I appreciated yesterday's blog because this is "real." Cleaning up the language wouldn't have expressed what you experienced.
I'd suggest considering including a copy of your blog with your letters - not as a threat - include today's too - but as an honest depiction of what you experienced. And yesterday's blog (before the cleanse probably moreso) certainly tells the tale more than the politely angry letter you'll write (or have already written).
This happens far too often and it is clear to me that the hotels do not understand what they are doing. Yes, sometimes it's $s when the hotel is booked, but even that is inexcusable when reserved by credit card - so the hotel charges your card for a no show (which you weren't) AND rents the room. Maybe an attorney general somewhere ought to look into that practice. But I digress. Hotels do not understand that the disabled can't use a non-accessible room. Can't frigging use it. How hard is that to understand? Clearly, harder than we think.
Dave, I have faith that this hotel chain will understand when you're done with them, but you have to find the right person, high up...
Dave,
I do not get openly angry very often, but if I do my friends know that something is seriously wrong.
My guess is that this was such a situation - especially after reading that Joe was even more angry.
For my part: I am glad that you are human too. :-)
Julia
I too was surprised at the post with the F words. It was like Dave didn't read his own books - you know, dealing with "mean people", coping, etc. ("the are word") You would think he would have more tools in his toolbelt for dealing with such situations. Yes, it is good to be human and yes, it was a big reason to be upset - but retreating to a blog - which has a business connection sidebar is a bit passive-aggressive.
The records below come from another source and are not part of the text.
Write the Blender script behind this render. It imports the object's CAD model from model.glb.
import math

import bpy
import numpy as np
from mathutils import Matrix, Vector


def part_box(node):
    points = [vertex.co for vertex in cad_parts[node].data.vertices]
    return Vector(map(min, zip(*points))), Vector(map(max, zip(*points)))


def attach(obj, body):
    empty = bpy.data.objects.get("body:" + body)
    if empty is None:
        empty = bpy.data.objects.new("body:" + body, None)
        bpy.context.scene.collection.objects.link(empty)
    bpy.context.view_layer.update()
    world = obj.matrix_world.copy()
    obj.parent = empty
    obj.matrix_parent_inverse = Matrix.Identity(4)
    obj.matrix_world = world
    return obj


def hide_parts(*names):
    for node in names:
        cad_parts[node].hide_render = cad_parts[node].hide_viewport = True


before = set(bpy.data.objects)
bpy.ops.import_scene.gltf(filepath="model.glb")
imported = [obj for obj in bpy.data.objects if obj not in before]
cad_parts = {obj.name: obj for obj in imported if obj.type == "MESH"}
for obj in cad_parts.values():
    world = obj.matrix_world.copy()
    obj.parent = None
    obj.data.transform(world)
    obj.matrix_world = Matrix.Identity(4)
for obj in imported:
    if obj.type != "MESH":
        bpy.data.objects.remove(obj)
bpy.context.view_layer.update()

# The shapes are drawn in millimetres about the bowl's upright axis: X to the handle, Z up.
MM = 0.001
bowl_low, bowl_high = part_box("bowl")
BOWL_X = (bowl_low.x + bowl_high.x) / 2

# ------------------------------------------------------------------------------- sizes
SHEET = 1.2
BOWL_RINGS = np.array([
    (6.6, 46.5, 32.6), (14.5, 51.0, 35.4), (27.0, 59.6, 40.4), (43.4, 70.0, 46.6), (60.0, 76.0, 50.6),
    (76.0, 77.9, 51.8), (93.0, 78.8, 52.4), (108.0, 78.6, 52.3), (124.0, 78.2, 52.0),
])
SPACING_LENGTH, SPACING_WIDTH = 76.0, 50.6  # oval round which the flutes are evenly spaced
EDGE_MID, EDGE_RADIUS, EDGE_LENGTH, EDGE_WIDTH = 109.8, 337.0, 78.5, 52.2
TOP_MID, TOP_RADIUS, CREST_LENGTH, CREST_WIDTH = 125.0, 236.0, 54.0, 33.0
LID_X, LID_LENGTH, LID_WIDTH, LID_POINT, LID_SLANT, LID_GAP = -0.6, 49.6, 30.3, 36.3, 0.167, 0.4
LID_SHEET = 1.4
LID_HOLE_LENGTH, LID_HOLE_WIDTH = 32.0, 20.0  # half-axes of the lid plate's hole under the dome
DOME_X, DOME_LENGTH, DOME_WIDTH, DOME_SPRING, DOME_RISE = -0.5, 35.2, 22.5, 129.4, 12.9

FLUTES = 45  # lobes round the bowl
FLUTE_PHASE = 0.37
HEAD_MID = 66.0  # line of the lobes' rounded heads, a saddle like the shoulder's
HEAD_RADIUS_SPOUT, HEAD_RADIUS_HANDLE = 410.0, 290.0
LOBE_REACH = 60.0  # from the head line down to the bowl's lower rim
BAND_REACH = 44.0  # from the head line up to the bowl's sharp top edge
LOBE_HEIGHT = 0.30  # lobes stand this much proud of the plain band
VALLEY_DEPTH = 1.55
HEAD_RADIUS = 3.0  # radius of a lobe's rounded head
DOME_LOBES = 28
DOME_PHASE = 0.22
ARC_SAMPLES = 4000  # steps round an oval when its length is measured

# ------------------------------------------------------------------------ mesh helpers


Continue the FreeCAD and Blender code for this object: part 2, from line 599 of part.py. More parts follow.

I note you have a loyal following and am happy for you having support - but egging you on in negative behaviour is very immature and pushes attitudes that you seem to not want to have, shown by having some descretion in naming names, your reflection, openess and apology.
I know it will not make any difference to you or the "happy gang" that bays at your heels - but I for one will no longer roll along with you. Happy trails!
Stay the course, Dave. Just smile, and stay the course...
"The happy gang". I like it! We should get T-shirts made. And coffee cups.
But shouldn't it be "baying at your wheels"?
Dear Anonymus,
I am very sorry that the realisation, that Dave acts sometimes angry too, triggers and hurts you so much!
He seems even more approachabel to me, sometimes showing this personality-trade.
Noone can always - really always - react along everything, he or she is teaching. Unless...it is a computer.
Feelings like the one shown by you now are not unknown to me. I am almost always expected to react thoughtful, kind and understanding. And yes, if I am not, my friends are worried and scared. But in some situations I have to follow my inner feelings and have to speak up. For myself or for others. If I always remain polite, one day my body and soul (and those of other people) will get trampeld over by less thoughtful and more outcome orientated people.
Julia
Sometimes it is necessary to speak up and not remain silent. It is necessary to do something. The Hotel clerk did not react right and they (Dave and Joe) had everything done to make clear why they needed this room!
Julia
Anon above, go after me if you will, but your comments about the readers here is unfair - any regular visitor will know that readers often take me on, disagree with me, ask me to rethink situations. I've never once removed a critical comment, even if I disagree with them. I don't have a 'happy gang' and the fact that you stereotype a whole group of readers worries me about you - well you've been honest with me. I get it, you didn't like the post and now you don't like me. Fine. That is your choice, don't attack others because they don't agree with you. I hope that you have as high standards for yourself as you do for me - like, maybe, not being a person to attack someone anonymously, I don't know if it's passive aggresive but it, for certain, is cowardly.
Don't be discouraged Dave. Just rejoice at the wide range of folks you meet. Indeed your scope is wide. Be yourself - not everyone may warm up to ya - but that is the way it is - blog or not. Keep doing what you do best - educating others.